Ontem assisti a um filme muito gostoso, daqueles que conseguem preencher o vazio de uma madrugada sem sono. Uma história de amor às avessas, contrária ao roteiro clichê da mulher casada que se apaixona por outro homem. Um pano de fundo sensível ambientava uma história de amor marcada pelo amargor sentido no contexto de um triângulo amoroso, em meio ao qual foi possível ver nascer o amor verdadeiro no lugar de um vínculo antes enfraquecido.
"O Despertar de uma Paixão" é o título do drama romântico passado nos anos 1920, onde um jovem casal britânico se muda para a China rural para tentar combater um surto de cólera. Walter é um dos médicos sanitaristas destacados para a missão e sua esposa Kitty, que o acompanhara, encontra um serviço voluntário junto ao orfanato religioso local.
A viagem para a China ocorrera poucos meses após o casamento afetado por uma crise nascida da desilusão de Walter ante à descoberta do envolvimento de sua esposa com outra pessoa, bem como pelo desprezo a ela desde então. Kitty, que havia se casado apenas por imposição paterna, nunca negou seu sentimento por Charles, de quem acaba se afastando devido à necessidade de acompanhar seu marido àquele país.
O desenrolar de toda a história é muito bonito, ainda que permeado por inúmeras dificuldades, mas, no que verdadeiramente interessa aqui, a narrativa destaca o médico desiludido se encantando aos poucos com a dedicação de sua esposa junto aos necessitados, bem como junto a ele próprio, cuja saúde estava a todo momento ameaçada pela proximidade com tantos doentes. É assim que Walter experimenta o renascimento do seu desejo. Kitty, por seu lado, também começa a enxergar o marido com outros olhos, por ver nele o envolvimento com a causa nobre que lhe fora conferida, assim como por estar sempre atento ao bem estar dela. A antiga frieza da convivência vai dando lugar ao nascimento de algo autêntico, pois ambos redescobrem a si mesmos e o relacionamento, transformando a crise inicial em uma profunda conexão emocional.

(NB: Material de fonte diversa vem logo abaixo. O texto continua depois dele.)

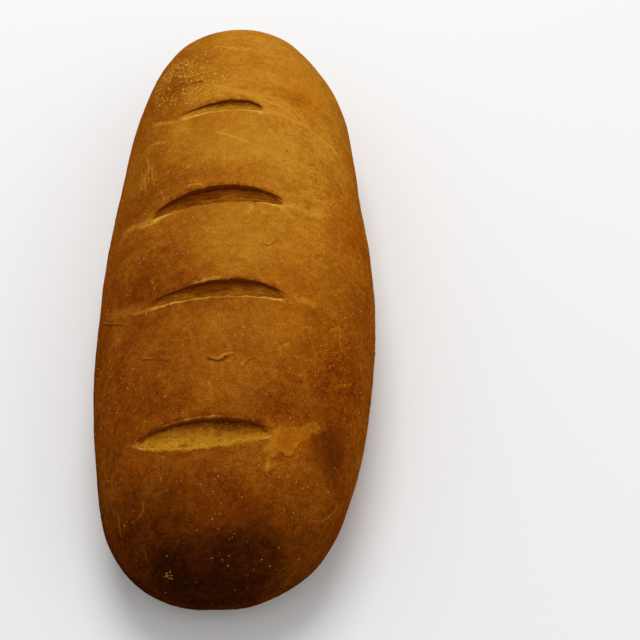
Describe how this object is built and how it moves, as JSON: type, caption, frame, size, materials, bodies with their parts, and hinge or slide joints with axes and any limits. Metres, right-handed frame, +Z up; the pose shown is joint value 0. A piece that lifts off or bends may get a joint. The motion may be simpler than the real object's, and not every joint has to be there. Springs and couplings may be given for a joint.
{
  "type": "scored rye bread loaf",
  "caption": "Long oval rye bread loaf with a domed, flour-speckled crust, shallow crosswise scores and a flat base.",
  "frame": {"origin": "middle of the loaf's box on the plane of its flat base", "axes": "+Y along the loaf towards its lighter, narrower end, +Z up through the scored crown, +X to the right"},
  "size_m": [0.142, 0.352, 0.096],
  "materials": {
    "crust": "baked brown crust, satin, with flour dust and fine blisters"
  },
  "bodies": {
    "root": {"loaf": "crust"}
  },
  "joints": []
}
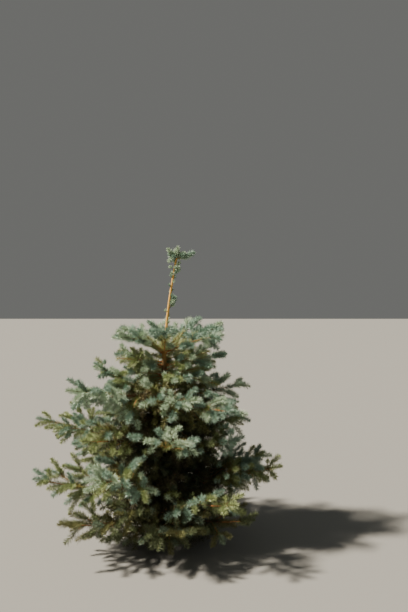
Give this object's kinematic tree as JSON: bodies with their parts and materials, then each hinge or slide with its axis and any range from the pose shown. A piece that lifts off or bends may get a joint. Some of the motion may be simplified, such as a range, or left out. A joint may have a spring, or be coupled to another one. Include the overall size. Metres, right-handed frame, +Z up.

O filme capturou minha atenção de maneira especial em uma cena que revi ao menos três vezes. Foi no diálogo entre Kitty e a Madre Superior do orfanato, quando esta, sem nada saber da história do casal, expressa o que, para mim, representou uma verdade descortinada. Falou dos enlaces em que há amor, mas não há dever e daqueles em que há dever, mas não há amor, e concluiu dizendo que a graça é alcançada no coração quando o amor e o dever estiverem juntos. Achei lindo.
Kitty, inicialmente, havia encontrado o amor junto ao seu amante, mas não possuía qualquer dever perante este, ao mesmo tempo em que se mantinha junto de seu marido apenas pelo dever do casamento, mas sem amor. O nascimento paulatino do sentimento por Walter fundiu-se com o dever já existente, o que fez Kitty experimentar a autenticidade do que a freira lhe dissera, podendo sentir a graça adentrar seu coração.
Para mim, quando amor e dever estão juntos, talvez nem haja divisão possível, e sim uma unidade, na medida em que tudo é sentido como uma coisa só. O dever é cumprido com alegria e assumido como escolha consciente. Pelo lado do amor, este promove o surgimento natural da vontade do cumprimento do dever, perpetuando o vínculo estabelecido.
A harmonização destas duas forças, muitas vezes vistas como opostas, pode representar a união entre o desejo e a responsabilidade moral, permitindo que se sinta alegria tanto no que fazemos por amor, quanto no que fazemos por dever.
O dever, imbuído de amor, deixa de ser um fardo. O amor, quando mesclado ao dever, ganha profundidade e propósito, transforma-se em desejo genuíno de honrar o compromisso entre os seres. Neste estado de harmonia, amor e dever se sustentam mutuamente.